Lo conosco da molti anni. Sergio è un amico. Di tutta l'esperienza boccistica gli sono rimasti i trofei, qualche medaglia d’oro e poche sbiadite fotografie. Una è stata scattata a Motta di Livenza, vicino a Treviso, dove Sergio ha vinto il primo titolo tricolore, in coppia con Lorenzo. Il mio amico sostiene di averlo conosciuto solo pochi giorni prima del torneo. La loro è stata un’avventura esaltante: i pochi allenamenti svolti con il compagno gli avevano fatto capire quanto sarebbe stato importante per lui assumere la leadership di quell’improvvisata coppia sportiva, caricando su se stesso il peso delle decisioni tattiche e quindi la conduzione della gara.

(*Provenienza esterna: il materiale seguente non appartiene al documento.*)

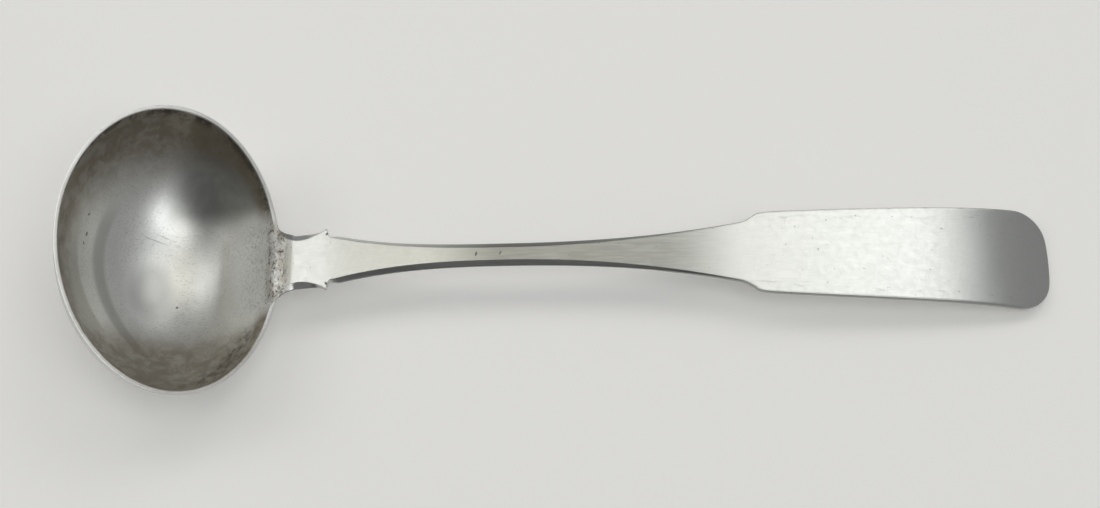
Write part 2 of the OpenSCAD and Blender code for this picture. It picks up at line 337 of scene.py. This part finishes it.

La volata verso la vittoria finale è stata simile a un galoppo a briglie sciolte, su un percorso a ostacoli, sì, superati però senza esitazione, con una serie di partite giocate molto bene, attraverso l’adozione di schemi rigorosi, realizzati grazie ai suoi accosti millimetrici e alla precisione di Lorenzo nei tiri di raffa e nelle bocciate.

 

Sergio stesso ricorda che gli avversari, annichiliti da quella superba prestazione tecnico/tattica, uscivano a testa bassa dalle corsie, catapultati fuori del terreno di gioco alla stregua di vecchi cow-boy capitati per caso in un rodeo, alle prese con cavalli scatenati e imbizzarriti, dai quali si trovavano sbalzati giù dalla sella in poco tempo.

 

Accanto a quella prima foto, ce n’è un’altra scattata a Bologna, alla bocciofila "Italia Nuova", quando le corsie in terra erano all'aperto: al termine di un incontro memorabile, valido per l’assegnazione del trofeo più importante della stagione, il direttore di gara aveva richiamato in campo i protagonisti - Sergio e il suo avversario, l’amico/nemico Valentino, strepitoso giocatore di Ferrara - sollecitando il pubblico a prolungare lo scrosciante applauso che aveva salutato la fine di una partita densa di contenuti tecnici e spettacolari, con giocate al limite della perfezione.

 

«Per quanto mi riguarda» - aveva detto al microfono il direttore di gara - «credo di non aver mai assistito a una partita così bella ed emozionante. Tutti noi dobbiamo ringraziare questi giovani allievi che, con bravura e correttezza, hanno saputo onorare lo sport delle bocce».

 

Sergio, ancora oggi, ricorda con indicibile emozione l’intensità di quel momento, vissuto in un’atmosfera surreale, nel caldo pomeriggio di una domenica estiva.

 

Della seconda vittoria consecutiva agli assoluti - ottenuta a Piacenza, sulle corsie (sempre in terra, scoperte) della bocciofila "Astra" - gli rimane solo una sbiadita istantanea del podio; ma è un altro il fotogramma impresso nella sua mente: alcuni istanti prima di effettuare la bocciata decisiva, con la coda dell’occhio, il giovane boccista aveva intravisto gli spettatori alzarsi dalle panchine della tribuna laterale, come se avessero voluto accompagnare quel difficile gesto atletico che per lui, tuttavia, era qualcosa di intrinseco e governabile.

 

Non poteva, non doveva sbagliare. Sergio sapeva che non avrebbe sbagliato.

 

E infatti…ecco la rincorsa, poco più veloce del normale, la coordinazione perfetta e il lancio preciso: la boccia, dopo un volo di alcuni metri, aveva terminato la corsa contro il bersaglio dichiarato. Prima ancora che la boccia avversaria finisse la propria corsa contro la tavola di fondo e l’arbitro ufficializzasse la fine della partita, Lorenzo, l’inseparabile compagno di coppia, aveva abbracciato Sergio, sollevandolo verso l’alto con tutta l’energia nervosa che, in qualche modo, doveva scaricare.

 

E intanto, dalle tribune, era partito un meraviglioso applauso, uno di quelli capaci di riscaldare l’animo di un atleta per tutta la vita.